El gobierno federal entretiene las mañaneras en planes para el regreso a la “noramilidad”, para retomar las actividades que se dejaron hace casi dos meses, para reiniciar una rutina apenas recordada. Pero nada se dice de los 500.000 mexicanos que no podrán regresar a ningún lugar porque nadie les espera, 500.000 mexicanos para quienes el fin de la sana distancia carece de significado, 500.000 mexicanos que se han quedado sin nada y sin nada a lo que optar. Una tragedia humana, un drama incontable, una tribulación que se suma a la de la pandemia. La pobreza no toca las puertas de 500.000 mexicanos, la pobreza ha entrado ya en esas casas. Y cuando el hambre arrecia con ímpetu no hay muchas opciones. El crimen organizado se frota las manos ante el reclutamiento inminente, ante nuevos integrantes que se agregarán a falta de todo, ante tantos elementos sin otra esperanza que ponerse a las órdenes de quienes disuelven la sociedad. La delincuencia se presenta como alternativa factible. Esa es la opción más a mano porque no hay otra. Mientras, el ejecutivo federal celebra el regreso a la normalidad, la recuperación del pulso económico, la reactivación de la sociedad. Pero no parece que les preocupe mucho ni poco esa situación de pobreza en la que han caído tantos compatriotas. El Presidente de los pobres, el político que habría de abatir la pobreza, el que se debe a los desamparados, generará más pobres que ningún otro en la historia reciente. El que se llena la boca con los que menos tienen los multiplica como si no tuviera otra prioridad. El que argumenta el interés general exhibe un interés desmedido en que esa pobreza se generalice. Maneras de entender el bien común y el interés general. La Comisión Nacional de los Derechos Humanos mantiene la boca cerrada. Incapaz si quiera de entender que está sucediendo, sólo se preocupa en su servilismo hacia el Ejecutivo.

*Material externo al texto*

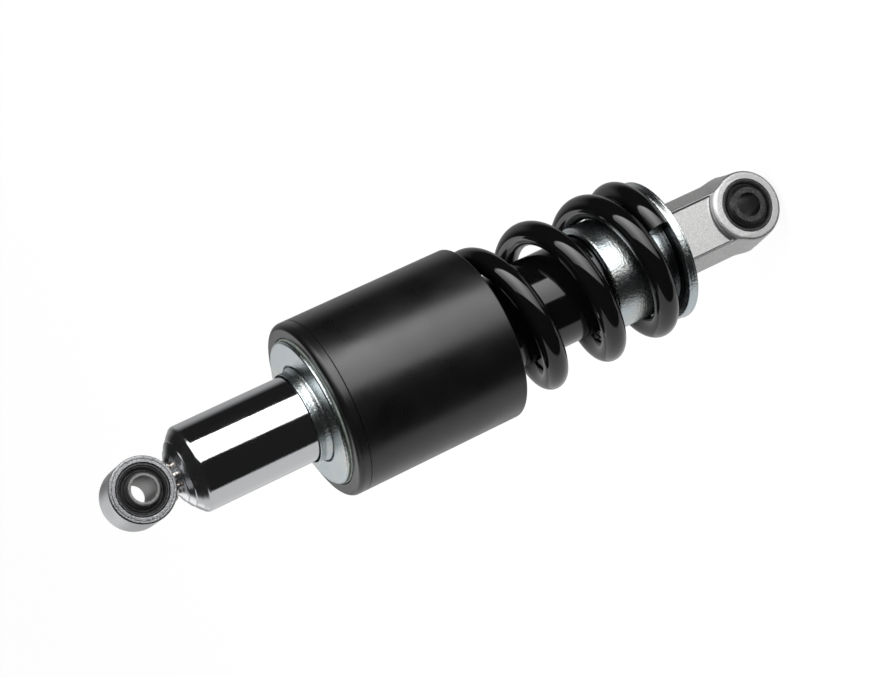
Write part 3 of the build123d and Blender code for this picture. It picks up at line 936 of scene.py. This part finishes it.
@dataclass
class UpperEye:
    """Chromed eye ring with its bush, welded to the damper's closed end."""

    height: float = 357.0
    ring_r: float = 16.5
    ring_half: float = 14.2
    bore_r: float = 13.0
    neck_r: float = 8.5
    bead_r: float = 2.3
    beads: int = 9
    bead_scale: tuple[float, float] = (0.8, 1.25)
    melt_cell: float = 0.22
    skin_cell: float = 0.26

    def build(self) -> None:
        """Builds and dresses the ring, its weld and its bush."""
        r, half, bore = self.ring_r, self.ring_half, self.bore_r
        mid = (r + bore) / 2
        outline = Outline.mirrored(
            (r, half - 0.35, 0.6), (r - 0.75, half, 0.3), (mid + 0.35, half, 0.15),
            (mid + 0.1, half - 0.18, 0.12), (mid - 0.15, half, 0.15), (bore, half, 0.45),
        )
        ring = lathe("upper_eye", outline, across(self.height), FINE)
        stand_in(ring, CHROME, "upper_eye_ring")
        stand_in(self.weld(), WELD, "eye_weld")
        Bush(Eye.UPPER, self.height, 12.97, 1.3, 13.7, 7.95, 17.1, 0.5).build()

    def weld(self) -> bpy.types.Object:
        """Weld bead round the neck, where it meets the ring: overlapping drops melted together."""
        g = Geometry("weld_beads")
        neck = g.input("Neck radius", self.neck_r * MM)
        ring = g.input("Ring radius", self.ring_r * MM)
        bead = g.input("Bead radius", self.bead_r * MM)
        height = g.input("Eye height", self.height * MM)
        count = g.input("Beads", self.beads)
        turn = g.node("GeometryNodeInputIndex") * (2 * math.pi) / count
        path_r = neck + bead * 0.2
        y = path_r * g.math("SINE", turn)
        drop = g.math("SQRT", ring * ring - y * y)
        spot = g.vector(path_r * g.math("COSINE", turn), y, height - drop - bead * 0.25)
        placed = g.points_at(count, spot)
        ball = g.node("GeometryNodeMeshIcoSphere", sockets={"Radius": bead, "Subdivisions": 3})
        limits = {2: self.bead_scale[0], 3: self.bead_scale[1], "Seed": 7}
        size = g.node("FunctionNodeRandomValue", {"data_type": "FLOAT"}, limits, output=1)
        drops = g.node("GeometryNodeInstanceOnPoints", sockets={0: placed, "Instance": ball, "Scale": size})
        whole = g.node("GeometryNodeRealizeInstances", sockets={0: drops})
        by_size = {"resolution_mode": "VOXEL_SIZE"}
        cells = {0: whole, "Voxel Size": self.melt_cell * MM}
        melted = g.node("GeometryNodeMeshToVolume", by_size, cells)
        cells = {0: melted, "Voxel Size": self.skin_cell * MM, "Threshold": 0.1}
        skin = g.node("GeometryNodeVolumeToMesh", by_size, cells)
        return g.bake("eye_weld_bead", skin, WELD.material())


@dataclass
class DamperBody:
    """Chromed damper tube with its closed cone end.

    Each row of the cone is (inset from the tube, height over the shoulder, rounding).
    """

    r: float = 22.5
    wall: float = 2.25
    bottom: float = 148.0
    shoulder: float = 329.3
    cone_top: float = 340.5
    neck_r: float = 8.5
    neck_top: float = 343.6
    end_wall: float = 3.2
    head_bottom: float = 152.5
    groove: float = 1.6
    ring_height: float = 267.9
    ring_wire: float = 1.6
    ring_groove: float = 0.8
    cone: tuple[tuple[float, float, float], ...] = (
        (2.6, 2.6, 5.0), (5.2, 4.8, 1.2), (5.5, 5.3, 0.6), (8.6, 7.2, 3.0), (9.0, 7.7, 0.6),
    )

    def build(self) -> None:
        """Builds and dresses the tube."""
        r, bore, shoulder = self.r, self.r - self.wall, self.shoulder
        low, high = self.ring_height - self.ring_wire / 2, self.ring_height + self.ring_wire / 2
        groove_r, groove_low = r - self.ring_groove, self.head_bottom - self.groove
        floor = self.cone_top - 2 * self.end_wall
        outline = Outline(
            (bore, self.bottom, 0.4),
            (r - 0.8, self.bottom, 0.3),
            (r, self.bottom + 0.8, 0.5),
            (r, low),
            (groove_r, low, 0.3),
            (groove_r, high, 0.3),
            (r, high),
            (r, shoulder, 2.4),
            *((r - inset, shoulder + height, rounding) for inset, height, rounding in self.cone),
            (self.neck_r + 2.2, self.cone_top - 2.3, 2.0),
            (self.neck_r, self.cone_top - 0.8, 1.0),
            (self.neck_r, self.neck_top),
            (0, self.neck_top),
            (0, floor),
            (self.neck_r - self.end_wall, floor),
            (bore, shoulder - self.end_wall),
            (bore, self.head_bottom),
            (bore + self.groove / 2, self.head_bottom, 0.3),
            (bore + self.groove / 2, groove_low, 0.3),
            (bore, groove_low),
        )
        stand_in(lathe("damper_tube", outline, segments=FINE), CHROME, "damper_body")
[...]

La tragedia ya está confortablemente instalada en nuestra sociedad. Incapaz de reorientar a lo social los presupuestos destinados a obras insignificantes ante la magnitud del drama, el Presidente mira a otro lado. Medias verdades, mentiras, engaños, jalonan un empedrado a ninguna parte. Los precios del petróleo levantan una política fallida y errática, al servicio de la terquedad y el narcisismo de un presidente insolvente y deshonesto en lo moral. Terminará el confinamiento con un país más dividido, más confrontado, más enconado. En lugar de apelar a la colaboración y solidaridad, se señalan culpables y sospechosos sencillamente porque conviene a intereses personales y electorales. Andrés Manuel López Obrador no es un gobernante de altura. En el mejor de los casos, un agitador. La historia le pasará factura.
De momento, el número de desempelados sólo en abril refleja una tragedia humana para la que no hay paliativos. México parece no tener recursos para remontar la coyuntura, de manera que la precariedad se arrastrará durante meses. Tras la pandemia, si en efecto no hay rebrotes, habrá una nueva normalidad, sobre todo para quienes perdieron su empleo. El Presidente, como es habitual, les prometerá todo tipo de tonterías que por su puesto no cumplirá. Pero el hambre aprieta y fomenta el resentimiento que se expresa en la violencia.